# EXERCISE DETAILS:
Return verbatim the inclusive range of lines running from the line that contains "the two screws" to the line that contains "obj.matrix_world = Matrix.Identity(4)". Omit every other line.
+===+
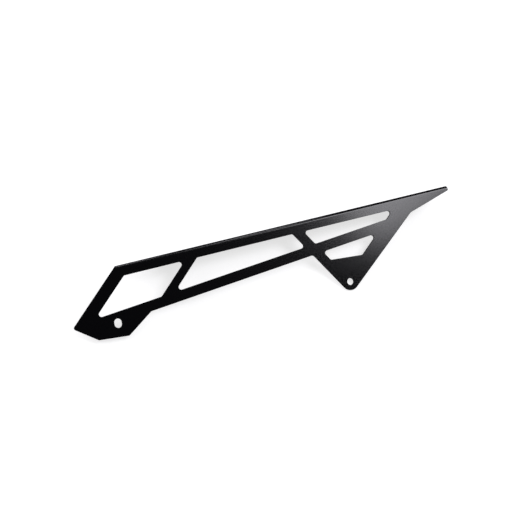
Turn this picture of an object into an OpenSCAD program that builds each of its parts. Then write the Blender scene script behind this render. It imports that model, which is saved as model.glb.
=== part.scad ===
// Chain guard of a motorcycle, cut from one aluminium sheet and folded once along its top edge.
// It lies face up, resting on the free edge of the flange and on the tip of the leg.
// The outline is drawn flat first, with the rear screw hole at the origin and the tail to the right.

/* [Sheet] */
// Thickness of the aluminium sheet
sheet_t = 2; // [1.5:0.1:3]
// Inside radius of the fold along the top edge
fold_r = 1; // [0.8:0.1:2.5]

/* [Top edge and flange] */
// Height of the top face above the rear hole
top_h = 67.1; // [64.5:0.1:75]
// Distance of the top edge's front corner ahead of the rear hole
front_x = 212.3; // [205:0.1:222]
// Distance of the blunt tail end behind the rear hole
tail_x = 124.4; // [112:0.1:140]
// Height of the blunt tail end
tail_h = 4.7; // [3:0.1:7]
// Depth of the flange, measured from the front face
flange_w = 24; // [16:0.5:40]
// Length over which the flange widens at its front end
front_taper = 46; // [20:1:80]
// Length over which the flange narrows at its tail end
tail_taper = 60; // [20:1:90]
// Depth of the flange where the tail ends
tail_flange_w = 9; // [7:0.5:15]

/* [Screw holes] */
// Diameter of the rear hole and width of the front slot, for an M6 screw
hole_d = 6.6; // [5:0.1:7.5]
// Distance of the front slot ahead of the rear hole
slot_x = 222; // [216:0.5:230]
// Height of the front slot above the rear hole
slot_y = 17.2; // [14:0.1:20]
// Length of the front slot, over its round ends
slot_len = 8.3; // [7.6:0.1:11]

/* [Edge angles] */
// Slope of the front edge and of the two front struts
strut_a = 42.6; // [38:0.1:46]
// Slope of the nose's underside, falling toward the tail
nose_a = 37.8; // [33:0.1:42]
// Slope of the chin below the front slot, falling toward the tail
chin_a = 5.9; // [3:0.1:9]
// Slope of the heel between the chin and the lower bar
heel_a = 33.6; // [28:0.1:39]
// Slope of the lower bar
bar_a = 4.6; // [3.6:0.1:5.4]
// Slope of the rear strut, falling toward the leg's tip
rear_a = 58.9; // [54:0.1:63]
// Slope of the leg's rear edge
leg_a = 37.3; // [35:0.1:39.5]
// Slope of the tail's underside
tail_a = 15.3; // [13:0.1:18]
// Slope of the tail-side ends of the two rear windows
end_a = 38.9; // [36:0.1:42]

/* [Widths and margins] */
// Width of the strip above the windows
top_w = 10.2; // [8:0.1:13]
// Width of the front strut
front_w = 11.3; // [9:0.1:14]
// Where the middle strut's centre line meets the top face, ahead of the rear hole
mid_x = 133; // [120:0.2:150]
// Width of the middle strut
mid_w = 7.7; // [6:0.1:11]
// Height of the lower bar's underside right above the rear hole
bar_h = 35.3; // [33:0.1:37.5]
// Width of the lower bar
bar_w = 9.55; // [7:0.05:12]
// Width of the rear strut
rear_w = 9.2; // [7:0.1:12]
// Radius of the leg's tip round the rear hole
leg_r = 8.15; // [7:0.05:10]
// Distance from the front slot's centre to the nose's underside
nose_gap = 20.3; // [17:0.1:24]
// Distance from the front slot's centre to the chin
chin_gap = 12.4; // [9:0.1:16]
// Distance from the front slot's centre to the heel
heel_gap = 14.9; // [12:0.1:18]
// Distance from the rear hole's centre to the floor of the leg window
foot_gap = 23.3; // [18:0.1:27]
// Slope of the leg window's floor, falling toward the tail
foot_a = 5; // [3:0.1:8]
// Distance from the rear hole's centre to the end line of the leg window
leg_end = 4.9; // [3:0.05:8]
// Distance from the rear hole's centre to the end line of the tail window
tail_end = 5.3; // [4:0.05:10]

/* [Corner radii] */
// Radius in the windows' corners
window_r = 2.4; // [1.5:0.1:3]
// Radius of the nose's two corners and of the chin's
nose_r = 2; // [1:0.1:4]
// Radius in the outline's inner corners
inner_r = 3; // [1:0.1:6]
// Radius of the tail's two corners
tail_r = 1.2; // [0.5:0.1:1.6]
// Radius where the flange's edge turns
flange_r = 12; // [4:1:20]

/* [Hidden] */
$fn = 96;

fold_out = fold_r + sheet_t;
clear = 1;
// A rounding circle is larger by this, so that it crosses the edges it rounds and doesn't graze them
cross = 0.004;
far_x = 2 * front_x;

// A straight edge is its slope and how far the rear hole lies to its right
function square_to(a) = [-sin(a), cos(a)];
function edge(a, gap) = [a, gap];
function edge_at(p, a) = [a, p * square_to(a)];
function beside(e, gap) = [e[0], e[1] + gap];
function meet(e, f) =
    let (n = square_to(e[0]), m = square_to(f[0]), k = n[0] * m[1] - n[1] * m[0])
    [(e[1] * m[1] - f[1] * n[1]) / k, (f[1] * n[0] - e[1] * m[0]) / k];

slot_at = [-slot_x, slot_y];
top = edge(0, top_h);
window_top = beside(top, -top_w);
front = edge_at([-front_x, top_h], strut_a);
nose = beside(edge_at(slot_at, -nose_a), -nose_gap);
chin = beside(edge_at(slot_at, -chin_a), -chin_gap);
heel = beside(edge_at(slot_at, heel_a), -heel_gap);
middle = edge_at([-mid_x, top_h], strut_a);
bar_under = edge_at([0, bar_h], bar_a);
bar_over = beside(bar_under, bar_w);
rear_front = edge(-rear_a, -leg_r);
rear_back = beside(rear_front, rear_w);
leg = edge(leg_a, -leg_r);
tail_under = edge_at([tail_x, top_h - tail_h], tail_a);
tail_cut = edge_at([tail_x, top_h], 90);

outline = [
    meet(top, front),
    meet(front, nose),
    meet(nose, chin),
    meet(chin, heel),
    meet(heel, bar_under),
    meet(bar_under, rear_front),
    meet(rear_front, leg),
    meet(leg, tail_under),
    meet(tail_under, tail_cut),
    meet(tail_cut, top)
];
outline_r = [0, nose_r, nose_r, nose_r, inner_r, inner_r, leg_r, inner_r, tail_r, tail_r];

windows = [
    [window_top, beside(front, -front_w), bar_over, beside(middle, mid_w / 2)],
    [window_top, beside(middle, -mid_w / 2), bar_over, rear_front],
    [window_top, rear_back, bar_over, edge(end_a, tail_end)],
    [bar_under, rear_back, edge(-foot_a, foot_gap), edge(end_a, leg_end)]
];

// The flange seen from above the fold: its cut edge runs on past the tail
flange_rise = (flange_w - tail_flange_w) / tail_taper;
flange_plan = [
    [-far_x, clear],
    [-far_x, -fold_out],
    [-front_x, -fold_out],
    [-front_x + front_taper, -flange_w],
    [tail_x - tail_taper, -flange_w],
    [tail_x + clear, clear * flange_rise - tail_flange_w],
    [tail_x + clear, clear]
];
flange_plan_r = [0, 0, 0, flange_r, flange_r, 0, 0];

// Corner i of a closed outline drawn anticlockwise: how far its rounding reaches and where it centres
function unit(v) = v / norm(v);
function corner(points, i) =
    let (
        count = len(points),
        here = points[i],
        back = unit(points[(i + count - 1) % count] - here),
        ahead = unit(points[(i + 1) % count] - here)
    )
    [here, back, ahead, acos(back * ahead) / 2, ahead[0] * back[1] - ahead[1] * back[0]];
function reach(c, r) = r / tan(c[3]);
function centre(c, r) = c[0] + unit(c[1] + c[2]) * r / sin(c[3]);

// The tilt at which the flange's free edge and the leg's tip touch the same surface
tilt = atan((flange_w - sheet_t) / (top_h - sheet_t + leg_r));
lift = leg_r * sin(tilt) + sheet_t * cos(tilt);

// Reach of the tilted guard along and across, so that it lies centred on the origin
nose_tip = centre(corner(outline, 1), nose_r)[0] - nose_r;
near_side = -leg_r * cos(tilt);
far_side = top_h * cos(tilt) + flange_w * sin(tilt);
middle_of_guard = [(nose_tip + tail_x) / 2, (near_side + far_side) / 2];

// An outline with each corner rounded by its own radius, as a true arc
module rounded(points, radii) {
    corners = [for (i = [0:len(points) - 1]) corner(points, i)];
    difference() {
        union() {
            polygon([
                for (i = [0:len(points) - 1])
                    for (side = radii[i] > 0 ? [1, 2] : [0])
                        side == 0 ? points[i]
                            : points[i] + corners[i][side] * reach(corners[i], radii[i])
            ]);
            for (i = [0:len(points) - 1])
                if (radii[i] > 0 && corners[i][4] > 0)
                    translate(centre(corners[i], radii[i]))
                        circle(r = radii[i] + cross);
        }
        for (i = [0:len(points) - 1])
            if (radii[i] > 0 && corners[i][4] < 0)
                translate(centre(corners[i], radii[i]))
                    circle(r = radii[i] + cross);
    }
}

// The sheet's section across the fold: height to the right, front face up
module fold_section() {
    translate([-2 * leg_r, -sheet_t])
        square([top_h - fold_out + 2 * leg_r, sheet_t]);
    translate([top_h - sheet_t, -flange_w])
        square([sheet_t, flange_w - fold_out]);
    intersection() {
        translate([top_h - fold_out, -fold_out])
            difference() {
                circle(r = fold_out);
                circle(r = fold_r);
            }
        translate([top_h - fold_out, -fold_out])
            square(fold_out + clear);
    }
}

module folded_sheet() {
    intersection() {
        translate([-far_x, 0, 0])
            rotate([90, 0, 90])
                linear_extrude(height = 2 * far_x)
                    fold_section();
        translate([0, 0, -flange_w - clear])
            linear_extrude(height = flange_w + 2 * clear)
                rounded(outline, outline_r);
        translate([0, top_h + clear, 0])
            rotate([90, 0, 0])
                linear_extrude(height = top_h + 3 * leg_r)
                    rounded(flange_plan, flange_plan_r);
    }
}

// A window between four edges, given top, front, floor, end
module window(edges) {
    corners = [for (i = [0:3]) meet(edges[i], edges[(i + 1) % 4])];
    translate([0, 0, -sheet_t - clear])
        linear_extrude(height = sheet_t + 2 * clear)
            rounded(corners, [for (c = corners) window_r]);
}

module screw_hole() {
    translate([0, 0, -sheet_t - clear])
        cylinder(d = hole_d, h = sheet_t + 2 * clear);
}

// The slot runs square to the line between the two screws
module screw_slot() {
    run = (slot_len - hole_d) / 2;
    translate(slot_at)
        rotate(atan2(slot_y, -slot_x) - 90) {
            for (side = [-1, 1])
                translate([side * run, 0, 0])
                    screw_hole();
            translate([-run, -hole_d / 2, -sheet_t - clear])
                cube([2 * run, hole_d, sheet_t + 2 * clear]);
        }
}

module chain_guard() {
    color([0.08, 0.08, 0.085])
        translate([-middle_of_guard[0], -middle_of_guard[1], lift])
            rotate([tilt, 0, 0])
                difference() {
                    folded_sheet();
                    for (edges = windows)
                        window(edges);
                    screw_hole();
                    screw_slot();
                }
}

chain_guard();
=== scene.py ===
# Chain guard in satin black powder coat, lying on a pale studio table.
import math

import bpy
from mathutils import Matrix, Vector


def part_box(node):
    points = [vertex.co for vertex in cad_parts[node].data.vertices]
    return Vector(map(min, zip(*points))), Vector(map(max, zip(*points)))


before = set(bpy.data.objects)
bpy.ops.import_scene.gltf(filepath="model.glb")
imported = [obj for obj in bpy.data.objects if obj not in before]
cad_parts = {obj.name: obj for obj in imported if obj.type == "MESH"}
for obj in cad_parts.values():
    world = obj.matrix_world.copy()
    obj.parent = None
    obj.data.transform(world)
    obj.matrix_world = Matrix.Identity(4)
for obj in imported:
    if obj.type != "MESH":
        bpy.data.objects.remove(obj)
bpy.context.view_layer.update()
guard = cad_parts["chain_guard"]
print("Frame loaded:", sorted(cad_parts))

mm = 0.001

# The photograph's view: from above the leg's side, turned so that the tail points up and right.
view = {
    "aim": (-13.06, 16.95, 10.0),  # mm, where the lens axis meets the guard
    "azimuth": -41.783,  # degrees, 0 looks along +Y
    "elevation": 65.564,
    "roll": 25.155,
    "distance": 842.2,  # mm
    "lens": 63.28,  # mm
    "sensor": 36,  # mm
    "shiftUp": -3 / 512,  # share of the picture's width
}


def direction(azimuth, elevation):
    # Unit vector from the object toward a place round it, in the view's own angles.
    turn = math.radians(azimuth)
    rise = math.radians(elevation)
    flat = math.cos(rise)
    return Vector((math.sin(turn) * flat, -math.cos(turn) * flat, math.sin(rise)))


def makeCamera():
    lens = bpy.data.cameras.new("viewLens")
    lens.lens = view["lens"]
    lens.sensor_width = view["sensor"]
    lens.shift_y = view["shiftUp"]
    camera = bpy.data.objects.new("viewCamera", lens)
    back = direction(view["azimuth"], view["elevation"])
    camera.location = (Vector(view["aim"]) + back * view["distance"]) * mm
    level = (-back).to_track_quat("-Z", "Y").to_matrix()
    camera.rotation_mode = "QUATERNION"
    camera.rotation_quaternion = (level @ Matrix.Rotation(math.radians(view["roll"]), 3, "Z")).to_quaternion()
    bpy.context.scene.collection.objects.link(camera)
    bpy.context.scene.camera = camera
    print("Camera set")


def linear(hexColour):
    # sRGB hex to the linear values that shaders take.
    parts = [int(hexColour[i:i + 2], 16) / 255 for i in (1, 3, 5)]
    return tuple(p / 12.92 if p <= 0.04045 else ((p + 0.055) / 1.055) ** 2.4 for p in parts) + (1,)


def addNode(tree, kind, settings=None, links=None, place=(0, 0)):
    # Settings go to sockets by name, or to the node itself. Links give a socket and where it comes from.
    node = tree.nodes.new(kind)
    node.location = place
    for name, value in (settings or {}).items():
        if isinstance(name, int) or name in node.inputs:
            node.inputs[name].default_value = value
        else:
            setattr(node, name, value)
    for name, source in (links or {}).items():
        tree.links.new(source, node.inputs[name])
    return node


def emptyMaterial(name):
    material = bpy.data.materials.new(name)
    material.use_nodes = True
    material.node_tree.nodes.clear()
    return material


# Satin black polyester powder, sprayed and baked on aluminium sheet. The eye sees a deep black
# that greys softly toward the lamp, with a faint orange peel and no metal sparkle.
powder = {
    "deep": "#040406",
    "pale": "#070709",
    "ior": 1.5,
    "roughLow": 0.153,
    "roughHigh": 0.167,
    "peelSize": 1.6,  # mm, from crest to crest of the orange peel
    "peelHeight": 0.0006,  # mm
    "peelDetail": 2.0,
    "peelRoughness": 0.45,
    "peelLow": 0.3,  # the pattern's values in the hollows and on the crests
    "peelHigh": 0.7,
    "grainSize": 0.45,  # mm, a real grain of 0.05 is too fine to show and is drawn coarser
    "grainHeight": 0.0002,  # mm
    "grainDetail": 1.0,
}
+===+
# CORRECT ANSWER:
// The slot runs square to the line between the two screws
module screw_slot() {
    run = (slot_len - hole_d) / 2;
    translate(slot_at)
        rotate(atan2(slot_y, -slot_x) - 90) {
            for (side = [-1, 1])
                translate([side * run, 0, 0])
                    screw_hole();
            translate([-run, -hole_d / 2, -sheet_t - clear])
                cube([2 * run, hole_d, sheet_t + 2 * clear]);
        }
}

module chain_guard() {
    color([0.08, 0.08, 0.085])
        translate([-middle_of_guard[0], -middle_of_guard[1], lift])
            rotate([tilt, 0, 0])
                difference() {
                    folded_sheet();
                    for (edges = windows)
                        window(edges);
                    screw_hole();
                    screw_slot();
                }
}

chain_guard();
=== scene.py ===
# Chain guard in satin black powder coat, lying on a pale studio table.
import math

import bpy
from mathutils import Matrix, Vector


def part_box(node):
    points = [vertex.co for vertex in cad_parts[node].data.vertices]
    return Vector(map(min, zip(*points))), Vector(map(max, zip(*points)))


before = set(bpy.data.objects)
bpy.ops.import_scene.gltf(filepath="model.glb")
imported = [obj for obj in bpy.data.objects if obj not in before]
cad_parts = {obj.name: obj for obj in imported if obj.type == "MESH"}
for obj in cad_parts.values():
    world = obj.matrix_world.copy()
    obj.parent = None
    obj.data.transform(world)
    obj.matrix_world = Matrix.Identity(4)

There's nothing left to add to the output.